As a staff member at a larger church, with media and technology being among my areas of responsibility, I was often called on to be the sound tech at funerals. It was always interesting, and whether I knew the deceased or any of the bereaved family members or not, I treated such events with reverence and did my best to do my job in such a way that the family and the officiating pastor (often not a member of our staff) didn’t have to worry about matters of media technology during the service. And they were emotional times for me, every time. Over the years I got to know several of the staff members of the funeral homes that served our area, and enjoyed catching up with them before and after services. During the course of my time on the church staff, I eventually became an ordained pastor myself, and when one of the funeral directors learned of this, he asked if I would be interested in officiating funerals in situations where the family wanted a church funeral, but didn’t really have a relationship with any church. I was happy to do this.
It didn’t bother me that I was officiating funeral services for a deceased person I had never met–these were families who, for whatever reason, even though they didn’t have strong religious leanings themselves, believed that it was important, either to them or to the deceased family member, that the funeral be officiated by a pastor rather than a funeral home director. I saw such times as wonderful opportunities to comfort the bereaved, to help the families and friends of the deceased in the first steps of the grieving process, and to help them see the death of their loved one in a spiritual context, and to know that there was a God loved them and cared for them in the midst of their loss.

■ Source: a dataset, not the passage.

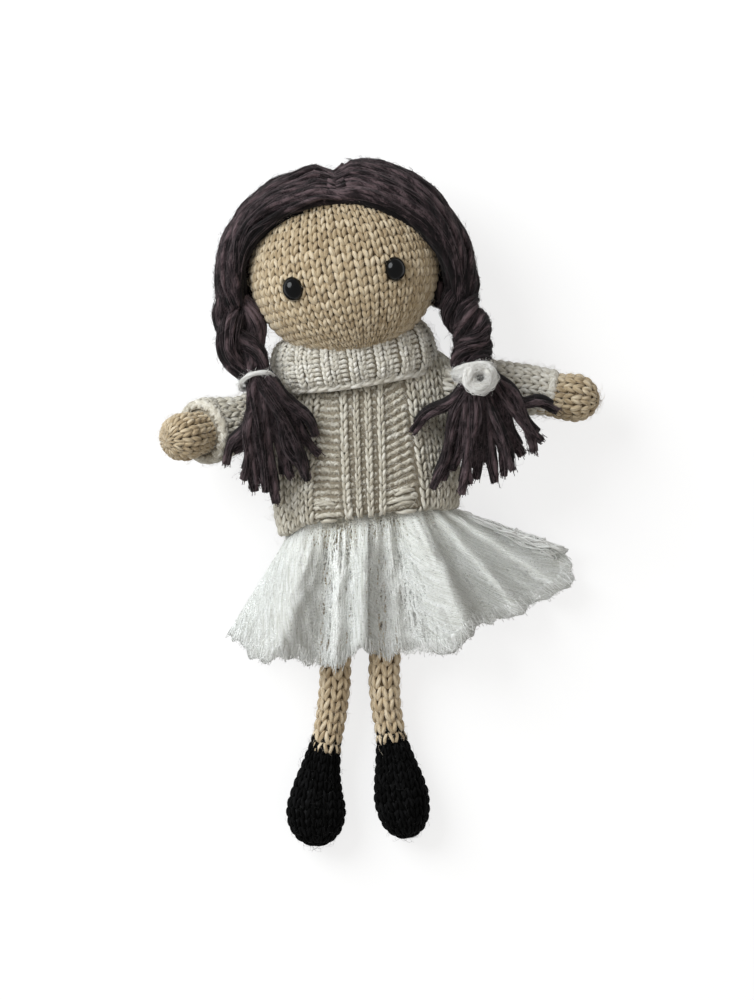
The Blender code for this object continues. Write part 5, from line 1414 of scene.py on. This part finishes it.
def hang_down(weave, span, limits, count=640):
    """Threads that run down the cloth and wander sideways."""
    def some(low, high):
        return rng.uniform(low, high, (count, 1))

    t = np.linspace(0, 1, 16)[None]
    u = some(*span)
    start = some(0.08, 0.72)
    end = np.minimum(start + some(0.15, 0.9), some(0.9, 1.0))
    v = mix(start, end, t)
    wander = rng.normal(0, 0.004, (count, 1)) * np.sin(pi * t) + rng.normal(0, 0.003, (count, 1)) * t
    wave = some(0.0006, 0.0034) * np.sin(some(5, 16) * t + some(0, 6))
    u = np.clip(u + wander + wave, *limits)
    lift = (0.0004 + some(0, 0.0013) * np.sin(pi * t))[..., None]
    paths = skirt_point(u, v) + skirt_normal(u, np.minimum(v, 0.98)) * lift
    weave.tubes(paths, some(0.00018, 0.00038), sides=4, pitch=THREAD_PITCH)


def run_across(weave, span, limits, count=300):
    """Threads that run round the skirt in waves."""
    def some(low, high):
        return rng.uniform(low, high, (count, 1))

    t = np.linspace(0, 1, 16)[None]
    u = np.clip(some(*span) + some(0.012, 0.050) * t, *limits)
    v = some(0.2, 0.93) + rng.normal(0, 0.05, (count, 1)) * t
    v = np.clip(v + some(0.006, 0.022) * np.sin(some(6, 18) * t), 0.15, 0.97)
    paths = skirt_point(u, v) + skirt_normal(u, v) * 0.0006
    weave.tubes(paths, some(0.00012, 0.00024), sides=4, pitch=THREAD_PITCH)


def fray_hem(weave, span, limits, count=260):
    """Short ends that reach past the hem."""
    t = np.linspace(0, 1, 7)[None]
    base = rng.uniform(*span, (count, 1))
    tip = ragged(base) + rng.uniform(-0.02, 0.032, (count, 1)) * (0.3 + 0.7 * rng.random((count, 1)))
    v = mix(0.90, tip, t)
    u = np.clip(base + rng.normal(0, 0.005, (count, 1)) * t ** 2, *limits)
    inside = np.minimum(v, 1)
    beyond = skirt_point(u, np.ones_like(v)) - skirt_point(u, np.full_like(v, 0.9))
    paths = skirt_point(u, inside) + beyond * ((v - inside) * 10)[..., None]
    paths[..., 2] = np.maximum(paths[..., 2] + rng.normal(0, 0.0006, (count, 1)) * t, 0.0004)
    weave.tubes(paths, 0.00011, sides=4, pitch=THREAD_PITCH)


# Build

make_head()
for side in SIDES:
    make_eye(side)
    make_hair(side)
    make_plait(side)
    make_tassel(side)
    make_tie(side)
    make_sleeve(side)
    make_arm(side)
    make_leg(side)
    make_shoe(side)
make_jumper()
make_collar()
make_body_bag()
make_skirt()

# Floor, light and camera

FLOOR_SIZE = 3.0
FLOOR_Z = -0.0002         # a hair below the doll, so that the two don't flicker
CAMERA_LENS = 240.0
SENSOR = 36.0
LIT_PLACE = (0, 0, 0.02)
FOCUS_HEIGHT = 0.020     # one photograph pixel is PIXEL wide at this height


def make_floor():
    """A floor that is white to the camera and grey to the light that it throws back."""
    bpy.ops.mesh.primitive_plane_add(size=FLOOR_SIZE, location=(0, 0, FLOOR_Z))
    floor = bpy.context.object
    floor.name = "floor"
    material = bpy.data.materials.new("pale_floor")
    material.use_nodes = True
    tree = material.node_tree
    tree.nodes.clear()
    lit = output(tree, "BsdfDiffuse", {"Color": (0.80, 0.80, 0.80, 1)})
    shaded = output(tree, "BsdfDiffuse", {"Color": (0.30, 0.30, 0.30, 1)})
    glow = output(tree, "Emission", {"Color": (1, 1, 1, 1), "Strength": 0.76})
    seen = output(tree, "AddShader", {0: shaded, 1: glow})
    rays = node(tree, "LightPath").outputs
    mirrored = math(tree, "MAXIMUM", rays["Is Glossy Ray"], rays["Is Transmission Ray"])
    straight = math(tree, "MAXIMUM", rays["Is Camera Ray"], mirrored)
    node(tree, "OutputMaterial", {0: output(tree, "MixShader", {0: straight, 1: lit, 2: seen})})
    floor.data.materials.append(material)
def make_light(name, place, target, size, power, colour):
    data = bpy.data.lights.new(name, "AREA")
    data.shape, data.size, data.energy, data.color = "DISK", size, power, colour
    lamp = bpy.data.objects.new(name, data)
    lamp.location = place
    lamp.rotation_euler = (Vector(target) - Vector(place)).to_track_quat("-Z", "Y").to_euler()
    lamp.visible_glossy = name == "key"
    bpy.context.scene.collection.objects.link(lamp)


def make_world():
    """A dim sky for the light, white to the camera."""
    world = bpy.data.worlds.new("studio")
    bpy.context.scene.world = world
    world.use_nodes = True
    tree = world.node_tree
    tree.nodes.clear()
    dim = output(tree, "Background", {"Color": (1.0, 0.975, 0.94, 1), "Strength": 0.40})
    white = output(tree, "Background", {"Color": (1, 1, 1, 1), "Strength": 1.0})
    seen = node(tree, "LightPath").outputs["Is Camera Ray"]
    node(tree, "OutputWorld", {0: output(tree, "MixShader", {0: seen, 1: dim, 2: white})})
def make_camera():
    data = bpy.data.cameras.new("camera")
    data.lens, data.sensor_width = CAMERA_LENS, SENSOR
    camera = bpy.data.objects.new("camera", data)
    distance = PHOTO_SIZE[1] * PIXEL * CAMERA_LENS / SENSOR
    centre = at(PHOTO_SIZE[0] / 2, PHOTO_SIZE[1] / 2)
    camera.location = (centre[0], centre[1], FOCUS_HEIGHT + distance)
    data.clip_start, data.clip_end = 0.1, 20
    bpy.context.scene.collection.objects.link(camera)
    bpy.context.scene.camera = camera


make_floor()
make_world()
make_light("key", (-0.75, 0.55, 0.75), LIT_PLACE, 0.90, 13.8, (0.95, 0.98, 1.0))
make_light("fill", (0.5, -0.45, 1.1), LIT_PLACE, 0.9, 1.0, (1.0, 0.92, 0.82))
make_camera()
bpy.context.scene.view_settings.view_transform = "Standard"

On one such occasion, I received the call from the funeral home director, who asked me to officiate a service on a certain day, but that the family members involved all lived out of town or in other states, and that they would not be able to come to town until a day or two before the funeral service. I was fine with that–I figured I could meet with them as late as the day before and gather the information I would need to put the service together. “But,” he continued, “they do have one rather unusual request.” As it turned out, the man was to be cremated before any of the family could come to town, but they asked if the officiating pastor could perform whatever the Methodist version of “last rites” was, since their father had attended a Methodist church at some point in his life. I explained that there really wasn’t any Methodist ritual along those lines, but the funeral director indicated it was important to them that this took place before the cremation, and that none of them would be able to be present for such a ceremony, and would I be willing to do something to honor this request.
I thought about it for a few moments before I said, “Sure–I’ll come up with something,” which clearly put the funeral director’s mind at ease. He suggested a date for me to come and perform the desired ceremony, and I arranged to be there. In the days that followed I found some prayers in the Book of Common Prayer that I thought suited the occasion, wrote up a brief ceremony of prayers and committal of the body, and on the appointed day I put on my coat and tie and showed up at the funeral home.

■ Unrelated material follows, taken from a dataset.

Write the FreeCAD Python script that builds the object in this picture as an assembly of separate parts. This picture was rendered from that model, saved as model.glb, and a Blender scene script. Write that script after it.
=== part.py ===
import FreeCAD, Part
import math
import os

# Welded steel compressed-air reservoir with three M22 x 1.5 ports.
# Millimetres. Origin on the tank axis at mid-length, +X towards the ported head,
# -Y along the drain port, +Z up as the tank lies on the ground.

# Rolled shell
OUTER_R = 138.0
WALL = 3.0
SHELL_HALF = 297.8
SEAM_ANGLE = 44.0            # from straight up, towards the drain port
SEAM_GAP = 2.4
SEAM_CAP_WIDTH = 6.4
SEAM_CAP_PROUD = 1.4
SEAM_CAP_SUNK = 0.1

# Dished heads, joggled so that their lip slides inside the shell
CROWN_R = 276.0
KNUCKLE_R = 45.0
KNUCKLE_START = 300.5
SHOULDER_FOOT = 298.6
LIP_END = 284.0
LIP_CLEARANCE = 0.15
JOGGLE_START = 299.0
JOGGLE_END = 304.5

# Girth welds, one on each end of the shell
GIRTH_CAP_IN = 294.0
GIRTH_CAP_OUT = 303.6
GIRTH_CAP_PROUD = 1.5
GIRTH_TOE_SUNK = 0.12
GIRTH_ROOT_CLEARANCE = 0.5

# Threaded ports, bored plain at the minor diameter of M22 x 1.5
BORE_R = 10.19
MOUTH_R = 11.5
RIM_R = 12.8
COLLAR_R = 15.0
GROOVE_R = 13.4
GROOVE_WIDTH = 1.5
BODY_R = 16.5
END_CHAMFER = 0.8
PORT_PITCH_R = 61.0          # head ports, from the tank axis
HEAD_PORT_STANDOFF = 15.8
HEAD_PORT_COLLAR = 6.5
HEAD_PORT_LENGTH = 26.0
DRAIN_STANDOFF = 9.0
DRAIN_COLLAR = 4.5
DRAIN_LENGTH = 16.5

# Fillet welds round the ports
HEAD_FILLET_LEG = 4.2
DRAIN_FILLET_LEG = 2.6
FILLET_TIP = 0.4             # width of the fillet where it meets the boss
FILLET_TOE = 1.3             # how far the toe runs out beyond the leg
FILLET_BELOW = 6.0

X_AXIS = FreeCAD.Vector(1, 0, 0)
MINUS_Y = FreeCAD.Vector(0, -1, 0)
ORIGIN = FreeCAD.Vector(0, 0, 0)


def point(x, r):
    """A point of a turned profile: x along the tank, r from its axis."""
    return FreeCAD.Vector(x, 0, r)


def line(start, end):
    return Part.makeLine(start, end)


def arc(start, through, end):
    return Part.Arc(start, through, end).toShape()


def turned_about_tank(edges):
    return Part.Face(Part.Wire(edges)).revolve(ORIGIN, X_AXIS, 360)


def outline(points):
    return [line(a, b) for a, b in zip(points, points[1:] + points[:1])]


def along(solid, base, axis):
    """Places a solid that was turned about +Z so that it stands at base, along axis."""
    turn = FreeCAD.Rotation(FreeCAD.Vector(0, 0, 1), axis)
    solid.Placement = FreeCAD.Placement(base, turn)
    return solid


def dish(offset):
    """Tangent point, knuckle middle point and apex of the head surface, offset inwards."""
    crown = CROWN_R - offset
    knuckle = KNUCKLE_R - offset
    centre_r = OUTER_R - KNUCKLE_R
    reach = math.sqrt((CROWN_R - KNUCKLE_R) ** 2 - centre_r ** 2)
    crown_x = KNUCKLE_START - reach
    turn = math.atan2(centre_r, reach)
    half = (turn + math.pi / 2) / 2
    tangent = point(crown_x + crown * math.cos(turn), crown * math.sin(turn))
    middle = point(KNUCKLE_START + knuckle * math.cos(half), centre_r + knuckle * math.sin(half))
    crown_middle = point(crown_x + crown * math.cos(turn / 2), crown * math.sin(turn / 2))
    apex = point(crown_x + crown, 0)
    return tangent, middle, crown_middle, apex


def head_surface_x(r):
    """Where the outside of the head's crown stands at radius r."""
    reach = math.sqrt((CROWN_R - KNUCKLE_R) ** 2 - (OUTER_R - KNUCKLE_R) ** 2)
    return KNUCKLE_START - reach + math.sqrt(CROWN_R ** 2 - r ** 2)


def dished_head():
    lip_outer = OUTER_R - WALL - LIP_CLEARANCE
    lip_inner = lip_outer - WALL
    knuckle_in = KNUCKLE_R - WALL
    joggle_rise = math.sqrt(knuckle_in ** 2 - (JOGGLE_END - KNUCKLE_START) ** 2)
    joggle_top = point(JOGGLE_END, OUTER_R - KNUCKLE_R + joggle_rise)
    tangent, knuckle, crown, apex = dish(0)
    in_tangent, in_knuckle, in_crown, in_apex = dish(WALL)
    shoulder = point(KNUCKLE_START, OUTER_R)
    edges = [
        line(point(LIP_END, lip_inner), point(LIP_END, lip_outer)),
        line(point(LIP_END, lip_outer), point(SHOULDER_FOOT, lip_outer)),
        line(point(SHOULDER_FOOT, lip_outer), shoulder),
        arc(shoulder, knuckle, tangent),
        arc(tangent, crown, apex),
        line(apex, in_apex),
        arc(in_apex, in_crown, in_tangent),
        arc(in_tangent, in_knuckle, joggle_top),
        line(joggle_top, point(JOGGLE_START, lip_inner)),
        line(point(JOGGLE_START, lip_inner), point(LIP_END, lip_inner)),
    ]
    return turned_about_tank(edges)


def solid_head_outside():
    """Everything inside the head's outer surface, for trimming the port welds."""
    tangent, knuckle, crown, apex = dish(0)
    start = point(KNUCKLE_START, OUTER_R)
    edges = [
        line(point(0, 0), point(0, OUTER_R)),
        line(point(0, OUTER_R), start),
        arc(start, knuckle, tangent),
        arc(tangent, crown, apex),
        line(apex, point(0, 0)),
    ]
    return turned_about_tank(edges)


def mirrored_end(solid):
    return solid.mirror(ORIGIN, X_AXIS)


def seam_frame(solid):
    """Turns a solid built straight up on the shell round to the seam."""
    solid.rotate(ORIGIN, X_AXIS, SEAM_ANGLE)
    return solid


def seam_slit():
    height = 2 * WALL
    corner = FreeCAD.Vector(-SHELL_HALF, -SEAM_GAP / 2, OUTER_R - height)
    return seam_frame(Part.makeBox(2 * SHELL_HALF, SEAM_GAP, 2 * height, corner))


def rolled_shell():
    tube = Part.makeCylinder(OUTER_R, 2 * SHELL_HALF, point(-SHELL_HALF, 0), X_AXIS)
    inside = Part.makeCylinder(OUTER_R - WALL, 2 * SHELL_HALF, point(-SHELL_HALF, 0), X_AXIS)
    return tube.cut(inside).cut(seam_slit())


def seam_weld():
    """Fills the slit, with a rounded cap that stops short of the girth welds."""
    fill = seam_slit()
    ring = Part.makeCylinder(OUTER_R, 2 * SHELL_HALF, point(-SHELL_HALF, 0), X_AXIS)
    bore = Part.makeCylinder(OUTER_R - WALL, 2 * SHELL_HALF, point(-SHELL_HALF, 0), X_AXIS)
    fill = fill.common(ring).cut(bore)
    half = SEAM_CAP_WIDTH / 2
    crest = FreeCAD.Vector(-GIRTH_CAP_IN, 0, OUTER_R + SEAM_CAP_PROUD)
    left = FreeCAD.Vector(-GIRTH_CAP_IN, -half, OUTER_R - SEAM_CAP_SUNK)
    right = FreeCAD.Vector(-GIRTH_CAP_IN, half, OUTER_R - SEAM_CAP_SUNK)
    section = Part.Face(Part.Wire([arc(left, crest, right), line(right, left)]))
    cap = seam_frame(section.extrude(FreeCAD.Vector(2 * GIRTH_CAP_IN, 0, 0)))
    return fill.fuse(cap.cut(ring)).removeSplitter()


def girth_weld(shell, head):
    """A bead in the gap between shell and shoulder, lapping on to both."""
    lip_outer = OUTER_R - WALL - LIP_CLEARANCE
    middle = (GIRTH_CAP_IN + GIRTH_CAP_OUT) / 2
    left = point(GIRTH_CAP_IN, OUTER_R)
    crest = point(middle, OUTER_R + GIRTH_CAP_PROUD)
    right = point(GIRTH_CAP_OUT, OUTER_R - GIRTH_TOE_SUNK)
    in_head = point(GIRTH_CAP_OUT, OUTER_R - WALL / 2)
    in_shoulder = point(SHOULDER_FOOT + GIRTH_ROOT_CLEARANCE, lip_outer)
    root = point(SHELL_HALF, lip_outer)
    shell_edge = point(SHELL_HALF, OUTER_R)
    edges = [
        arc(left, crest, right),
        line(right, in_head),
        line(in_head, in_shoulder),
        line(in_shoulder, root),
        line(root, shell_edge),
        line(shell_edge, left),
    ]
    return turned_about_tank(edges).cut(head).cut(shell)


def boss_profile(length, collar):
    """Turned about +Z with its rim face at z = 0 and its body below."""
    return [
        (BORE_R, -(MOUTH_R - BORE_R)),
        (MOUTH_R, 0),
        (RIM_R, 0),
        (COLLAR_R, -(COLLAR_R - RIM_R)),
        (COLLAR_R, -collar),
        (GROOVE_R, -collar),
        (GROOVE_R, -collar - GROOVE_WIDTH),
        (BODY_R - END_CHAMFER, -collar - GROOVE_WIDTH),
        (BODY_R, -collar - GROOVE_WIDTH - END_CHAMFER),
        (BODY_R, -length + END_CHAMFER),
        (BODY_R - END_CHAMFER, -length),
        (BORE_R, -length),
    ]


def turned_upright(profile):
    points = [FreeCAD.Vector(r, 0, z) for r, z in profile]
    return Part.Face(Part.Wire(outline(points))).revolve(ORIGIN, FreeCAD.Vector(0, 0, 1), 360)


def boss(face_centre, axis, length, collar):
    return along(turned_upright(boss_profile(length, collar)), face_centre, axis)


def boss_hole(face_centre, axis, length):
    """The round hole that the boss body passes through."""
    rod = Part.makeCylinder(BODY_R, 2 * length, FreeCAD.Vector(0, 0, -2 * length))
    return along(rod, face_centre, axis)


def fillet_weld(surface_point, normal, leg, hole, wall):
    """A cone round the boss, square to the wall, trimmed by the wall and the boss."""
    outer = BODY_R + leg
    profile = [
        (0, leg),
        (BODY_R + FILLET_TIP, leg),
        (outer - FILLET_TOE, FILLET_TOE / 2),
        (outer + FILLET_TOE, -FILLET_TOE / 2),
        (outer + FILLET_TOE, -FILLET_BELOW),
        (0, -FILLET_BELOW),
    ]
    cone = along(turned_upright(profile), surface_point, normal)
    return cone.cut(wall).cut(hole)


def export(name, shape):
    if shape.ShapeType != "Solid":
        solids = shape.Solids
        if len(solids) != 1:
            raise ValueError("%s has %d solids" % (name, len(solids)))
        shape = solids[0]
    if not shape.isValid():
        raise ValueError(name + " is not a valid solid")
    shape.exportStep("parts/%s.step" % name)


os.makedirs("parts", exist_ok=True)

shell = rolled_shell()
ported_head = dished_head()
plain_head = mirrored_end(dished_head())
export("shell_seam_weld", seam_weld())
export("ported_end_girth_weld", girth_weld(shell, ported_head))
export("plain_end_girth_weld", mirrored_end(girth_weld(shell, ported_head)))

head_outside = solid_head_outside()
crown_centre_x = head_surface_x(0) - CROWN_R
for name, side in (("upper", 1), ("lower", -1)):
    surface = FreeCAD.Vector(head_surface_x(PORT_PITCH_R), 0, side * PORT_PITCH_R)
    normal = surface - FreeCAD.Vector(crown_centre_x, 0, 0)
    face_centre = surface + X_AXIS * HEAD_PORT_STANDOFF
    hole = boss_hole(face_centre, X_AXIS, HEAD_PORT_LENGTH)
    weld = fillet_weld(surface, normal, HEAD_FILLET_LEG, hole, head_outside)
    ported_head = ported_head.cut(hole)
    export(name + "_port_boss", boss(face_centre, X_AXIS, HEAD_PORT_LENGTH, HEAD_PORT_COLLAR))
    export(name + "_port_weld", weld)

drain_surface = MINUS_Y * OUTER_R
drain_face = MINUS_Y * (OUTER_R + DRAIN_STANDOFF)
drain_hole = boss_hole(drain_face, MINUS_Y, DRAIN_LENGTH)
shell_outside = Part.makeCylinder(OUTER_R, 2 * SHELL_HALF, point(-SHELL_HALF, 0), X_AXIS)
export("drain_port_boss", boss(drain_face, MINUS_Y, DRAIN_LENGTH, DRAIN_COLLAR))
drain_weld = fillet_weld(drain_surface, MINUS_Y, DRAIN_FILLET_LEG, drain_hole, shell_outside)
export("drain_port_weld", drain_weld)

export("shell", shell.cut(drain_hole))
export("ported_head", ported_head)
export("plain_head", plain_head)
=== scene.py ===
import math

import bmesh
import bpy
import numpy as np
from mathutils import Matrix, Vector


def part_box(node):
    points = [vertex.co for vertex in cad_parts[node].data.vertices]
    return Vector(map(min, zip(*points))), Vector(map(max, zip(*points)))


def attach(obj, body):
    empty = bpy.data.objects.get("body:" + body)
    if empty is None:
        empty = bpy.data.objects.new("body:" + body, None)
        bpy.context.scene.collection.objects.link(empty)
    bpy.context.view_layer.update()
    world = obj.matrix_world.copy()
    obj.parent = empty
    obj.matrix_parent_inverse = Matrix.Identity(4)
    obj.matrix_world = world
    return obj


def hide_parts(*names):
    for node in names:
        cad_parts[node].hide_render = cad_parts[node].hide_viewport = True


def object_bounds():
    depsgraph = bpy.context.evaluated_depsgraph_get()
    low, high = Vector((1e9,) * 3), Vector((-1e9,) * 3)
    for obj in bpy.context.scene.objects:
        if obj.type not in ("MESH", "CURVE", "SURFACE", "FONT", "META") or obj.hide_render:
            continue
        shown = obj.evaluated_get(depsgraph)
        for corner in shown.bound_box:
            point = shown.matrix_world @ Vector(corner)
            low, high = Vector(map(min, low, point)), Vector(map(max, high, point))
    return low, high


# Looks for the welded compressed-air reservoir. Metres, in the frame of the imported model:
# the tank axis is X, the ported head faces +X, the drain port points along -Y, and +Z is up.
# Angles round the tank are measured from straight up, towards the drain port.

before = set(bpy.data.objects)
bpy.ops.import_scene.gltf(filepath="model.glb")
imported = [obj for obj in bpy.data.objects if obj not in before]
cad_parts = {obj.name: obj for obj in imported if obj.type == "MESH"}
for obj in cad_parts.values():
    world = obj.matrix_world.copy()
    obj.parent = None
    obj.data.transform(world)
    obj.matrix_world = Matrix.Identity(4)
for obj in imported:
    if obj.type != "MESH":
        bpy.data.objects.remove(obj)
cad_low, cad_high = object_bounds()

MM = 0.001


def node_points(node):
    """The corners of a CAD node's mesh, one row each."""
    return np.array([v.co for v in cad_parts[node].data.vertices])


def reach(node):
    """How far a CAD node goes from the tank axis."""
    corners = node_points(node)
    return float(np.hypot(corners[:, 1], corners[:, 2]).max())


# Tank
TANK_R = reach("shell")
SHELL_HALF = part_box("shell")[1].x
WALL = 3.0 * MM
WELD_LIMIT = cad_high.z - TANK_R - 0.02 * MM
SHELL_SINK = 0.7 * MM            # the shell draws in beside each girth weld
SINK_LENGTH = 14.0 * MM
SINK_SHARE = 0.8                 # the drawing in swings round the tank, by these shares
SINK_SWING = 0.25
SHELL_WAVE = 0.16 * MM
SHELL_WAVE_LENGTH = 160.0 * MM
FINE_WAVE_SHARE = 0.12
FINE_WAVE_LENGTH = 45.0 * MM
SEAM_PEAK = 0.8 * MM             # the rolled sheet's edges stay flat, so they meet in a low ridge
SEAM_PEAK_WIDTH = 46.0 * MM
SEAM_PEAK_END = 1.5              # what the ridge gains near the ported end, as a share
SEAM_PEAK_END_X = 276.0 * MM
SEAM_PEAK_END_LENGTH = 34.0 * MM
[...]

The funeral director greeted me in the lobby and took me through a hallway to a room which I presumed to be the room in which bodies were prepared for burial. It was a little like an operating room. Along one wall there was a set of folding doors, the sort you normally see on a bedroom closet, and when he opened them, there was the body of the deceased in question, lying on a platform, with a sheet covering all but his head. He told me that the body was on a lift that would later be lowered to the basement crematorium for final, um, disposition, and that I could go ahead and proceed with my ceremony, and that he would be in the next room. I was to let him know when I was finished with–I’ll call him Mr. Jones.
I’m not sure what I expected to find–a casket, perhaps, but I did not expect that I would be standing inches away from Mr. Jones’ body, alone in a room that was more than a little creepy. But this was the task before me, and though I contemplated simply reading the ceremony silently, I thought that Mr. Jones deserved to have the prayers spoken aloud over his body. So with as much solemnity and reverence as I could muster under the somewhat strange circumstances, I prayed over Mr. Jones’ body, awkwardly made the sign of the cross over him, bowed my head and took a minute of silence, thinking about the family that wasn’t there, and then called the funeral director’s name.
There was not one thing comfortable about that zone for me except this: I sensed that in the presence of a dead body, prayer is always an appropriate thing to do, and I knew that what I had done would somehow comfort the family, and in particular, the man’s eldest son, with whom I had spoken on the phone a couple of days earlier. A few days later, when I finally was able to meet with the son and speak with him about his dad’s life the day before then funeral service, I gave him a copy of the committal ceremony I had put together, and he was extremely grateful, even visibly moved. He was not a religious person, but he needed to know that his dad’s body had somehow been blessed before cremation.
Comfort zones are not always the best place to be.